Они вышли из парка и спустились в подземный переход. Потом добрели до вернисажа. Народу там было гораздо меньше, чем картин, и продавцы явно скучали. Алексею не нравилась лубочная живопись, но он решил терпеть. Жена упрямо сказала:
– Я хочу осмотреть все! Раз уж мы сюда приехали.

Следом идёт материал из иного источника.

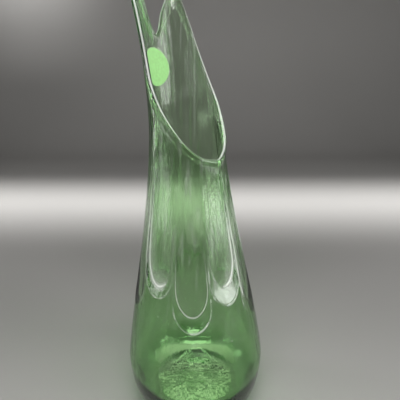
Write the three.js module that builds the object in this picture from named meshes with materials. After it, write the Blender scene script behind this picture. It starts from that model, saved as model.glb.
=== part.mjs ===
// Green art glass vase: one piece of blown glass with ten pressed flutes, long and short by turns, above a smooth
// bulb. The neck is pulled up into a slanted mouth with a low front lip, two tall fingers and a V notch between
// them. A round paper price dot is stuck inside, under the notch. Millimetres, +Z up, origin at the middle of the
// foot, on the table.
import * as THREE from 'three';
import { mergeVertices } from 'three/addons/utils/BufferGeometryUtils.js';

// Body, outside
const footRadius = 28.2;
const bulbRadius = 39.4;
const bulbHeight = 30;
const neckRadius = 18.9;
const neckHeight = 165;
const taperStart = 1.26;
const taperEnd = 1.56;
const mouthFlare = 2.8;
const flarePower = 2.2;
const flareReach = 57;

// Walls, the thick bottom and the hollow under the foot
const bulbWall = 2.2;
const neckWall = 1.8;
const floorHeight = 6.8;
const floorRadius = 22.3;
const bowlHeight = 26;
const footRingWidth = 6;
const footEdge = 1.2;
const kickHeight = 4;

// The neck's lean, left and slightly back, growing again in the fingers
const leanFrom = 41;
const leanSoftness = 20;
const leanX = -0.04;
const leanY = 0.011;
const fingerLeanX = -1.5;
const fingerLeanY = 0.4;

// Flutes: pressed scoops with a ledge round each rounded lower end, which meet in ridges and fade up the neck.
// The tip is how much lower they end on the right than in front.
const fluteCount = 10;
const fluteWidth = 20.2;
const longFluteBottom = 61.6;
const shortFluteStep = 13.6;
const fluteTip = 3.2;
const flutePoint = 13.5;
const floorPoint = 15.4;
const ledgeHeight = 7.4;
const ledgeWidth = 1.2;
const ledgeShare = 0.85;
const ledgeBend = 0.15;
const scoopPower = 1.5;
const bulbFluteDepth = 1.6;
const neckFluteDepth = 0.5;
const mouthFluteDepth = 0.3;
const fadeFrom = 6;
const fadeLength = 34;
const mouthFadeFrom = 140;
const mouthFadeTo = 170;
const innerFollow = 0.6;
const frontAzimuth = -90;

// Mouth: heights of the rim above the table, at azimuths in degrees from +X, counter-clockwise from above
const lipHeight = 146.3;
const notchHeight = 206.8;
const leftFingerHeight = 249.5;
const backFingerHeight = 232;
const lipRounding = 0.8;
const rimOutline = [
  [-40, lipHeight], [-25, 148.4], [-9, 152.6], [0, 157.8], [9, 163.6], [22, 171], [38, 179.6], [53, 190.6],
  [65, 200.8], [76, 213.2], [86, 224.2], [97, backFingerHeight], [109, 224], [119, 216.9], [127.4, 209],
  [133, notchHeight], [138, 209], [147, 220.5], [157, 238], [169, leftFingerHeight], [177, 248], [184, 241],
  [191.5, 229.5], [197, 216], [201, 203], [205, 193], [211, 184.5], [218, 179.1], [228.7, 172.3],
  [241, 166.4], [252.6, 161.5], [262.7, 157.3], [275.7, 152.6], [291.5, 148.6], [307.2, 146.9],
  [320, lipHeight],
];

// The lip's low side turns outwards a little
const lipRoll = 1.4;
const lipRollHeight = 8;
const lipRollAzimuth = -2;
const lipRollSpread = 42;

// Price dot on the inner wall
const dotDiameter = 19;
const dotAzimuth = 148;
const dotHeight = 190.5;
const paperThickness = 0.2;
const adhesiveThickness = 0.15;
const glassClearance = 0.3;
const layerClearance = 0.1;

// Facets
const facetsPerFlute = 8;
const bulbRows = 8;
const pointRows = 10;
const neckRows = 8;
const rollRows = 3;
const bowlRows = 5;
const dotFacets = 32;
const dotRings = 4;
const weldDistance = 1e-4;

const clamp = THREE.MathUtils.clamp;
const smoothstep = THREE.MathUtils.smoothstep;
const radians = THREE.MathUtils.degToRad;
const degrees = THREE.MathUtils.radToDeg;

// Values from one size to another, the first included and the last left to the next stretch
function stretch(from, to, count) {
  return Array.from({ length: count }, (_, i) => from + ((to - from) * i) / count);
}

function outerRadius(height) {
  if (height < bulbHeight) {
    const below = (bulbHeight - height) / bulbHeight;
    return footRadius + (bulbRadius - footRadius) * Math.sqrt(1 - Math.min(below, 1) ** 2);
  }
  const up = clamp((height - bulbHeight) / (neckHeight - bulbHeight), 0, 1);
  const taper = (bulbRadius - neckRadius) * (1 - up ** taperStart) ** taperEnd;
  const flare = mouthFlare * Math.max(0, (height - neckHeight) / flareReach) ** flarePower;
  return neckRadius + taper + flare;
}

function wall(height) {
  const up = smoothstep(height, bulbHeight, neckHeight);
  return bulbWall + (neckWall - bulbWall) * up;
}

// Sideways shift of the centre line at a height
function lean(height) {
  const ramp = (at) => (at - leanFrom + Math.hypot(at - leanFrom, leanSoftness)) / 2;
  const rise = ramp(height) - ramp(0);
  const finger = Math.max(0, (height - neckHeight) / flareReach) ** 2;
  return new THREE.Vector2(leanX * rise + fingerLeanX * finger, leanY * rise + fingerLeanY * finger);
}

// Height of the rim at an azimuth: a smooth curve through the outline that never overshoots it
function rimHeight(azimuth) {
  const first = rimOutline[0][0];
  const at = THREE.MathUtils.euclideanModulo(azimuth - first, 360) + first;
  const spans = rimOutline.length - 1;
  const slope = (i) => {
    const [a, b] = [rimOutline[(i + spans) % spans], rimOutline[((i + spans) % spans) + 1]];
    return (b[1] - a[1]) / (b[0] - a[0]);
  };
  const tangent = (i) => {
    const [before, after] = [slope(i - 1), slope(i)];
    return before * after > 0 ? (2 * before * after) / (before + after) : 0;
  };
  let i = 0;
  while (i < spans - 1 && at > rimOutline[i + 1][0]) i += 1;
  const [[a0, h0], [a1, h1]] = [rimOutline[i], rimOutline[i + 1]];
  const t = (at - a0) / (a1 - a0);
  const bend = (a1 - a0) * t * (1 - t);
  const eased = h0 + (h1 - h0) * t * t * (3 - 2 * t);
  return eased + bend * ((1 - t) * tangent(i) - t * tangent(i + 1));
}

// Distance from the axis of a flute's rounded end at a height, as a share: 1 on the end's outline
function roundedEnd(across, half, height, top, point) {
  return Math.hypot(across / half, Math.max(0, top - height) / point);
}

// An even slope from 0 to 1 with a little rounding at both ends
function ledgeSlope(share) {
  const at = clamp(share, 0, 1);
  const rounding = 2 * ledgeBend * (1 - ledgeBend);
  if (at < ledgeBend) return at ** 2 / rounding;
  if (at > 1 - ledgeBend) return 1 - (1 - at) ** 2 / rounding;
  return (at - ledgeBend / 2) / (1 - ledgeBend);
}

// Depth pressed into the glass at an azimuth and height, from the outside at 0 to the softer inside at 1
function pressedDepth(azimuth, height, inside) {
  const pitch = 360 / fluteCount;
  const flute = Math.round((azimuth - frontAzimuth) / pitch);
  const level = longFluteBottom + (flute % 2 === 0 ? 0 : shortFluteStep);
  const bottom = level - fluteTip * Math.cos(radians(frontAzimuth + flute * pitch));
  const radius = outerRadius(height);
  const across = radians(azimuth - frontAzimuth - flute * pitch) * radius;
  const half = Math.min(fluteWidth / 2, (radius * Math.PI) / fluteCount);
  const edge = roundedEnd(across, half, height, bottom + flutePoint, flutePoint);
  if (edge >= 1) return 0;
  const floorTop = level + ledgeHeight + floorPoint;
  const floor = roundedEnd(across, half - ledgeWidth, height, floorTop, floorPoint);
  const scoop = (1 - edge ** 2) ** scoopPower;
  const ledge = floor > 1 ? ledgeSlope((1 - edge) / (floor - edge)) : 1;
  const onNeck = smoothstep(height, bottom + fadeFrom, bottom + fadeFrom + fadeLength);
  const atMouth = smoothstep(height, mouthFadeFrom, mouthFadeTo);
  const crisp = ledgeShare * (1 - onNeck);
  const outside = crisp * ledge + (1 - crisp) * scoop;
  const neckDepth = bulbFluteDepth + (neckFluteDepth - bulbFluteDepth) * onNeck;
  const depth = neckDepth + (mouthFluteDepth - neckFluteDepth) * atMouth;
  return depth * (outside + (innerFollow * scoop - outside) * inside);
}

// A point of the finished glass, at a depth under its outside before the flutes are pressed in
function leaningPoint(azimuth, height, depth) {
  const radius = outerRadius(height) - depth;
  const shift = lean(height);
  const angle = radians(azimuth);
  return [radius * Math.cos(angle) + shift.x, radius * Math.sin(angle) + shift.y, height];
}

// Moves every vertex of a geometry by a function of its own x, y and z, and joins the seams
function reshape(geometry, move) {
  const position = geometry.attributes.position;
  for (let i = 0; i < position.count; i += 1) {
    position.setXYZ(i, ...move(position.getX(i), position.getY(i), position.getZ(i)));
  }
  geometry.deleteAttribute('normal');
  geometry.deleteAttribute('uv');
  const joined = mergeVertices(geometry, weldDistance);
  joined.computeVertexNormals();
  return joined;
}

// Height where the long and the short flutes have reached their full width, and where the mouth's pull starts
function fluteTop() {
  return longFluteBottom + shortFluteStep + fluteTip + flutePoint;
}

// Half outline of the vase with a level mouth, from the middle of the foot over the lip to the middle of the floor
function glassOutline() {
  const innerRadius = (height) => outerRadius(height) - wall(height);
  const points = [[0, floorHeight]];
  for (const turn of stretch(0, Math.PI / 2, bowlRows)) {
    const reach = innerRadius(bowlHeight) - floorRadius;
    const rise = bowlHeight - floorHeight;
    points.push([floorRadius + reach * Math.sin(turn), floorHeight + rise * (1 - Math.cos(turn))]);
  }
  const fluteStart = longFluteBottom - fluteTip - flutePoint / pointRows;
  const roundingStart = lipHeight - lipRounding;
  const rollStart = lipHeight - lipRollHeight;
  const fluteHeights = [
    ...stretch(fluteStart, fluteTop(), pointRows),
    ...stretch(fluteTop(), rollStart, neckRows),
    ...stretch(rollStart, roundingStart, rollRows),
    roundingStart,
  ];
  const insideHeights = [...stretch(bowlHeight, fluteStart, bulbRows / 2), ...fluteHeights];
  const outsideHeights = [...stretch(footEdge, fluteStart, bulbRows), ...fluteHeights].reverse();
  for (const height of insideHeights) points.push([innerRadius(height), height]);
  points.push([outerRadius(lipHeight) - wall(lipHeight) / 2, lipHeight]);
  for (const height of outsideHeights) points.push([outerRadius(height), height]);
  points.push([footRadius - footEdge, 0]);
  points.push([footRadius - footRingWidth, 0]);
  points.push([(footRadius - footRingWidth) / 2, kickHeight * 0.75]);
  points.push([0, kickHeight]);
  return points.reverse().map(([radius, height]) => new THREE.Vector2(radius, height));
}

// The outline turned round, its mouth pulled up to the rim and rolled outwards, then leaned and fluted
function glassGeometry() {
  const turned = new THREE.LatheGeometry(glassOutline(), fluteCount * facetsPerFlute).rotateX(Math.PI / 2);
  return reshape(turned, (x, y, z) => {
    const azimuth = degrees(Math.atan2(y, x));
    const inset = outerRadius(z) - Math.hypot(x, y);
    const inside = clamp(inset / wall(z), 0, 1);
    const rim = rimHeight(azimuth);
    const pull = (rim - fluteTop()) / (lipHeight - fluteTop());
    const height = z > fluteTop() ? fluteTop() + (z - fluteTop()) * pull : z;
    const lowSide = Math.exp(-(((azimuth - lipRollAzimuth) / lipRollSpread) ** 2));
    const roll = lipRoll * lowSide * smoothstep(height, rim - lipRollHeight, rim);
    return leaningPoint(azimuth, height, inset + pressedDepth(azimuth, height, inside) - roll);
  });
}

// A thin round label bent to the inner wall, with its back a distance in front of the innermost glass
function labelGeometry(distance, thickness) {
  const radius = dotDiameter / 2;
  const rings = [...stretch(0, radius, dotRings), radius];
  const outline = [
    ...rings.map((ring) => new THREE.Vector2(ring, 0)),
    ...rings.reverse().map((ring) => new THREE.Vector2(ring, thickness)),
  ];
  const disc = new THREE.LatheGeometry(outline, dotFacets);
  const innerRadius = outerRadius(dotHeight) - wall(dotHeight);
  const pitch = 360 / fluteCount;
  const deepestAzimuth = frontAzimuth + pitch * Math.round((dotAzimuth - frontAzimuth) / pitch);
  return reshape(disc, (x, y, z) => {
    const height = dotHeight - z;
    const azimuth = dotAzimuth - degrees(x / innerRadius);
    const glassDepth = wall(height) + pressedDepth(deepestAzimuth, height, 1);
    return leaningPoint(azimuth, height, glassDepth + distance + y);
  });
}

function named(name, geometry, material) {
  const mesh = new THREE.Mesh(geometry, new THREE.MeshStandardMaterial(material));
  mesh.name = name;
  return mesh;
}

const greenGlass = { color: 0x8fbf8a, roughness: 0.05, metalness: 0, transparent: true, opacity: 0.5 };
const mintPaper = { color: 0xb1eb9a, roughness: 0.85, metalness: 0 };
const clearGum = { color: 0xd8dccb, roughness: 0.5, metalness: 0 };

const vase = new THREE.Group();
const paperDistance = glassClearance + adhesiveThickness + layerClearance;
vase.add(
  named('glass_body', glassGeometry(), greenGlass),
  named('price_dot_adhesive', labelGeometry(glassClearance, adhesiveThickness), clearGum),
  named('price_dot_paper', labelGeometry(paperDistance, paperThickness), mintPaper),
);

export default vase;
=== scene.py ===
# Green art glass vase: the looks of one piece of blown glass and of the paper price dot inside its mouth.
# Every size is in metres, in the part's own frame: +Z up, origin at the middle of the foot on the table.
import math

import bmesh
import bpy
from bpy.props import FloatProperty, FloatVectorProperty, IntProperty, PointerProperty
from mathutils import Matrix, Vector, noise


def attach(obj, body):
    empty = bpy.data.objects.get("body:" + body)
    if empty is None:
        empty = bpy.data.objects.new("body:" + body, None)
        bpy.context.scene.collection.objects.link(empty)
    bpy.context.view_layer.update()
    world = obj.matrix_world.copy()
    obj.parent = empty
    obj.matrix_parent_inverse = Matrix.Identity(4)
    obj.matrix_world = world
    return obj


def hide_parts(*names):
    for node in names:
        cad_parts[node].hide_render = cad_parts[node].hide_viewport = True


bl_info = {
    "name": "Green Art Glass Vase",
    "version": (1, 0, 0),
    "blender": (4, 5, 0),
    "location": "3D View > Sidebar > Vase",
    "description": "Builds a fluted green glass vase with a pulled mouth, and a small studio round it",
    "category": "Object",
}

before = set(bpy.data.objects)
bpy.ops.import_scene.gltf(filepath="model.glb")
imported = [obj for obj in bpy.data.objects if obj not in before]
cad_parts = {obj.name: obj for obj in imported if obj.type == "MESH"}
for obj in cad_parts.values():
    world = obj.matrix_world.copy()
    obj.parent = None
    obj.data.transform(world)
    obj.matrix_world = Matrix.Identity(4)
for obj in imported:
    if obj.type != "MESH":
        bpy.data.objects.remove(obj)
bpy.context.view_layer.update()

MM = 0.001
# Azimuth of the vase's front, in degrees
FRONT = -90.0
# Exponents of the taper from the bulb to the neck
TAPER_RISE, TAPER_FALL = 1.26, 1.56
# Stretch above the neck over which the fingers open, and how late they do it
FLARE_STRETCH, FLARE_POWER = 57 * MM, 2.2
# Where the centre line starts to lean, how softly, its slopes in x and y, and the fingers' own shift
LEAN_FROM, LEAN_BEND = 41 * MM, 20 * MM
LEAN_SLOPE = (-0.04, 0.011)
FINGER_SHIFT = (-1.5 * MM, 0.4 * MM)
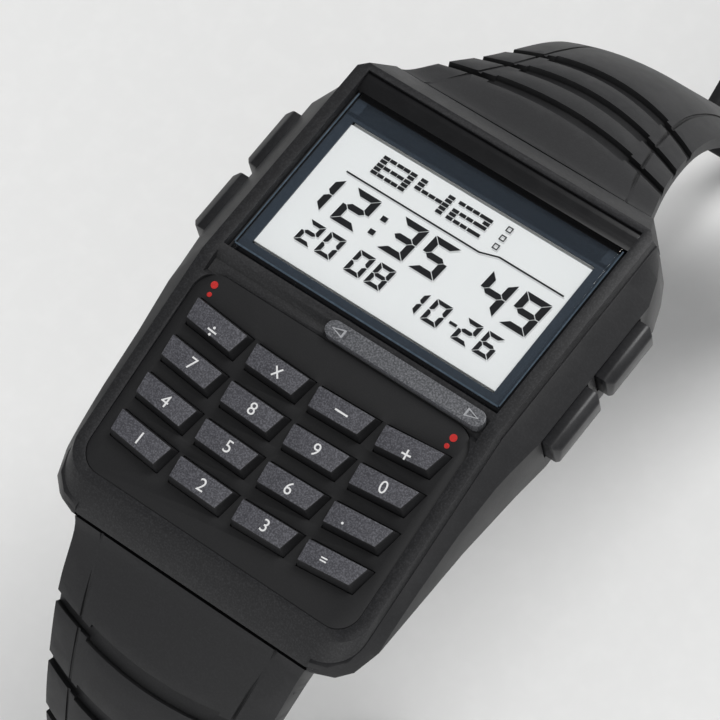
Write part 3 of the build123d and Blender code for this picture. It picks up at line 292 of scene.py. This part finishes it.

Он кисло посмотрел на длинный ряд картин и кивнул:
– Хорошо.
Потом они долго бродили среди лошадей, сирени и пейзажей, где природа была так мало похожа на настоящую. Яркие, насыщенные краски, жирные, масляные пятна солнца и луны, сочная зелень. У Алексея начало рябить в глазах. Сирень в вазе, сирень на скатерти, сирень в глиняном кувшине… И вдруг сладкий толчок. Удар под дых. У него аж дыхание перехватило. На серой стене с облупившейся штукатуркой висела маленькая картина. Необыкновенная. Нежные, слабые краски. Размытые контуры. В тонкой, почти невесомой и тянущейся ввысь вазе из прозрачного стекла такой же невесомый букет. Почти прозрачный. Алексей знал, что эта трава называется «кукушкины слезки». Но как называются цветы с рваными краями, не знал.